◆ The request: Select and reproduce each line of the listing below that bears the string "picture".

◆ Records that describe objects:
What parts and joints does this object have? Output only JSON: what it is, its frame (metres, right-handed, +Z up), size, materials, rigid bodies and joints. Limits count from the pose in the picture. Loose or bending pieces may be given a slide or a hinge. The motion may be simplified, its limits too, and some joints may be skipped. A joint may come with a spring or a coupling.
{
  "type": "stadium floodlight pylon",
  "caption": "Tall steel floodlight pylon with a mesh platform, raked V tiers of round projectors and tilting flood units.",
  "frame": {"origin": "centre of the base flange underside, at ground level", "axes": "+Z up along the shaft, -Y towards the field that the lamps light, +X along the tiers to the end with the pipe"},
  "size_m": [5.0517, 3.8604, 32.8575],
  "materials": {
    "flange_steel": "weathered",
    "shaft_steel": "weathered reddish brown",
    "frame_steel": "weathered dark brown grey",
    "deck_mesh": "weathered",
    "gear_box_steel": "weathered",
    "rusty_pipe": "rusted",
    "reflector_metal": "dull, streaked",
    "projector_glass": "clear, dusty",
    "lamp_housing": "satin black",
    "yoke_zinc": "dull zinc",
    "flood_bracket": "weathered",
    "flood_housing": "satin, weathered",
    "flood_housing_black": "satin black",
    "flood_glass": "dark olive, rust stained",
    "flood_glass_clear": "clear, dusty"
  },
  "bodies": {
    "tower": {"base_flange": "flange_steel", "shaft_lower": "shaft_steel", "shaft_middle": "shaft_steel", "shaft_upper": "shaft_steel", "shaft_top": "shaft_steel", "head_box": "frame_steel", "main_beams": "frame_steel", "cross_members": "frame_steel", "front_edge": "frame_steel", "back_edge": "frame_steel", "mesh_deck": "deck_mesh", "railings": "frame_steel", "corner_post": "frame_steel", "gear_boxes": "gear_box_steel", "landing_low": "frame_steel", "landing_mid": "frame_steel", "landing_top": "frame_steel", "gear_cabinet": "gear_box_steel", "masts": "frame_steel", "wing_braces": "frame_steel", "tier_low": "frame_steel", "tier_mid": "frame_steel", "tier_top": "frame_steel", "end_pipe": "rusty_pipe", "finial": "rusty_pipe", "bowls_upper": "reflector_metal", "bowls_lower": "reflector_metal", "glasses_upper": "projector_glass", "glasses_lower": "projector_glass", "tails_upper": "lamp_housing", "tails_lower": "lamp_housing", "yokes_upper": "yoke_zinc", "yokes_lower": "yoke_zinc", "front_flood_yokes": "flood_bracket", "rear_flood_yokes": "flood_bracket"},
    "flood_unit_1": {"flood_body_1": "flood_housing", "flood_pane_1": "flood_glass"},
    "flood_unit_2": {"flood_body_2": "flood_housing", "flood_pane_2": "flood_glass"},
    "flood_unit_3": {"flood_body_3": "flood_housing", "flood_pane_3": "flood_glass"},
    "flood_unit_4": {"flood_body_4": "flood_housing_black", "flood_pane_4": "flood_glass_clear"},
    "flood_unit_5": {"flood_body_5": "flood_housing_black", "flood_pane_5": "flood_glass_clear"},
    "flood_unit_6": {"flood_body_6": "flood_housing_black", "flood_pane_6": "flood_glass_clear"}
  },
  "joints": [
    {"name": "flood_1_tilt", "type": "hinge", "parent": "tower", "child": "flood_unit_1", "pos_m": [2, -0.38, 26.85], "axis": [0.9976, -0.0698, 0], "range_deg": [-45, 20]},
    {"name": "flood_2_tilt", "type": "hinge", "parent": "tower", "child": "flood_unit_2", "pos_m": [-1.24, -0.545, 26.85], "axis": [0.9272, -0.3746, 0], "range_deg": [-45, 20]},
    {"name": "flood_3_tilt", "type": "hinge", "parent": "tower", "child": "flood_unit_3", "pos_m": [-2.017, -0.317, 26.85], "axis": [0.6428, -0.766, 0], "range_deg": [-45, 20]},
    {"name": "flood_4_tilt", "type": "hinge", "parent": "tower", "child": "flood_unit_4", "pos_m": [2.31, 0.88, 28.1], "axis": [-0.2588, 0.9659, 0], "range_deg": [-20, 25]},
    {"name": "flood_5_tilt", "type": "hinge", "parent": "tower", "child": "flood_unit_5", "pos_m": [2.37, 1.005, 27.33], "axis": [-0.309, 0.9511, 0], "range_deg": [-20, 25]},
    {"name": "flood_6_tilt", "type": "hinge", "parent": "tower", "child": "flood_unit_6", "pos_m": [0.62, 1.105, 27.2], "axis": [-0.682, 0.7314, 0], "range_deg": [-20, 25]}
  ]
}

* * *

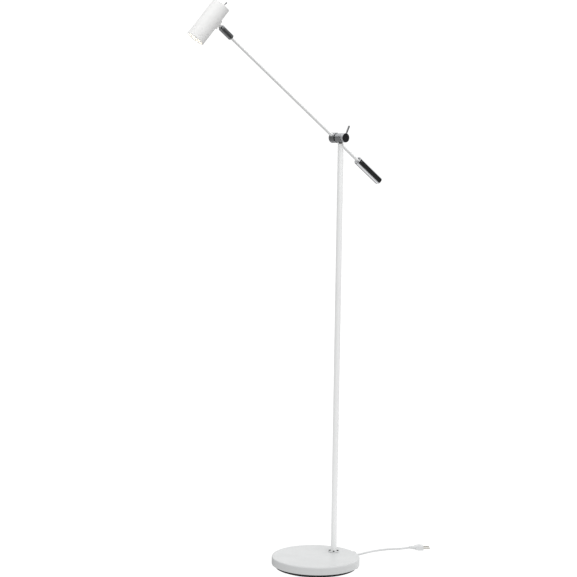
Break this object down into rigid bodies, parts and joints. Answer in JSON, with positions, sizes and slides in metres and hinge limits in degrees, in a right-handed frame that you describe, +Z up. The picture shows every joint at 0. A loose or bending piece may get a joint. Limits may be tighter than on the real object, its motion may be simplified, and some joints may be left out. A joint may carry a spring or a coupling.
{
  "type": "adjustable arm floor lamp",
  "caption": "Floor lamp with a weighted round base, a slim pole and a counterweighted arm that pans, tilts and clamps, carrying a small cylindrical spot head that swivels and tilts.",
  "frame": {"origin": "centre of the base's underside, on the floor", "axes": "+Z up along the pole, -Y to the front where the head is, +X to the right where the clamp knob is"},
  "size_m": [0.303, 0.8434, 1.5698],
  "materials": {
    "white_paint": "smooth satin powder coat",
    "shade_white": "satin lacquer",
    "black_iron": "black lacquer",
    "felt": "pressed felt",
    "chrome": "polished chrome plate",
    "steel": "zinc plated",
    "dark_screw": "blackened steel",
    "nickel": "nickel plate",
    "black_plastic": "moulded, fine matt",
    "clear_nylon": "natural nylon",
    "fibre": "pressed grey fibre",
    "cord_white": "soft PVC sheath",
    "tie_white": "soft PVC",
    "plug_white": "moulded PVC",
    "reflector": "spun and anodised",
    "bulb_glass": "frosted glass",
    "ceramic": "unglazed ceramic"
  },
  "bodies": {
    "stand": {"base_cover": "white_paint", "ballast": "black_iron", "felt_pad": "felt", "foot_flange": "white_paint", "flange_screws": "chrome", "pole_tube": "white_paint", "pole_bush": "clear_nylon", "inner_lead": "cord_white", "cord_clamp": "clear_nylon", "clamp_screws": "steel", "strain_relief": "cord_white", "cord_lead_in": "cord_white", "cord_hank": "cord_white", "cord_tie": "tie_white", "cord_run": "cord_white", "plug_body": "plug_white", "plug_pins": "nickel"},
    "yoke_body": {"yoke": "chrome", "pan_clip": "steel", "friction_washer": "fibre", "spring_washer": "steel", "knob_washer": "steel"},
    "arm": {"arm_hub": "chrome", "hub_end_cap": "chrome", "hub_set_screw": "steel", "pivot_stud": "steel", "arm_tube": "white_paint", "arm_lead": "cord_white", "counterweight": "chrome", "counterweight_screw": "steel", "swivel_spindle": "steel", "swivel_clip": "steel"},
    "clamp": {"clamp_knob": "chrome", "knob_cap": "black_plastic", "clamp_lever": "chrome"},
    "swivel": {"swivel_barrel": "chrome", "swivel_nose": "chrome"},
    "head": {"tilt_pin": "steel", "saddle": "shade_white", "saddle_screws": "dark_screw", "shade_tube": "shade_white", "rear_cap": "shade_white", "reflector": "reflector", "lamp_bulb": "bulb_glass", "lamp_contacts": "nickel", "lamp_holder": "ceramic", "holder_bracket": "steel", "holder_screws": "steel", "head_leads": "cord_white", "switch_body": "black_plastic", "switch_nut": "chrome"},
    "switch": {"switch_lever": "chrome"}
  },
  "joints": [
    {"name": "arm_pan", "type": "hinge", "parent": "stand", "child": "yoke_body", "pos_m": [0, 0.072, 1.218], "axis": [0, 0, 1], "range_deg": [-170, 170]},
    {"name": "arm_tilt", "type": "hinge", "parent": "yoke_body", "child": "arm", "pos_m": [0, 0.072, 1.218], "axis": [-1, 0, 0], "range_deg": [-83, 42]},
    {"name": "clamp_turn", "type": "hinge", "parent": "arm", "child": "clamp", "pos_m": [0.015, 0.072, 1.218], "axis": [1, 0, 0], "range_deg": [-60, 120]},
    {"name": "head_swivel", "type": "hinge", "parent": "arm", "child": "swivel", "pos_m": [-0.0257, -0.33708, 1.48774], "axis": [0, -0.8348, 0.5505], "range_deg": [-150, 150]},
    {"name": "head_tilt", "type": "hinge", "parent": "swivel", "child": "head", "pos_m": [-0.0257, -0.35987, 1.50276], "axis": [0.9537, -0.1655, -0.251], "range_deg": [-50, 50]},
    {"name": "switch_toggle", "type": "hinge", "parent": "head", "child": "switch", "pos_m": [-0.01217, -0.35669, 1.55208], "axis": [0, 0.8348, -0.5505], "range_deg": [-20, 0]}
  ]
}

◆ Final result:
What parts and joints does this object have? Output only JSON: what it is, its frame (metres, right-handed, +Z up), size, materials, rigid bodies and joints. Limits count from the pose in the picture. Loose or bending pieces may be given a slide or a hinge. The motion may be simplified, its limits too, and some joints may be skipped. A joint may come with a spring or a coupling.
Break this object down into rigid bodies, parts and joints. Answer in JSON, with positions, sizes and slides in metres and hinge limits in degrees, in a right-handed frame that you describe, +Z up. The picture shows every joint at 0. A loose or bending piece may get a joint. Limits may be tighter than on the real object, its motion may be simplified, and some joints may be left out. A joint may carry a spring or a coupling.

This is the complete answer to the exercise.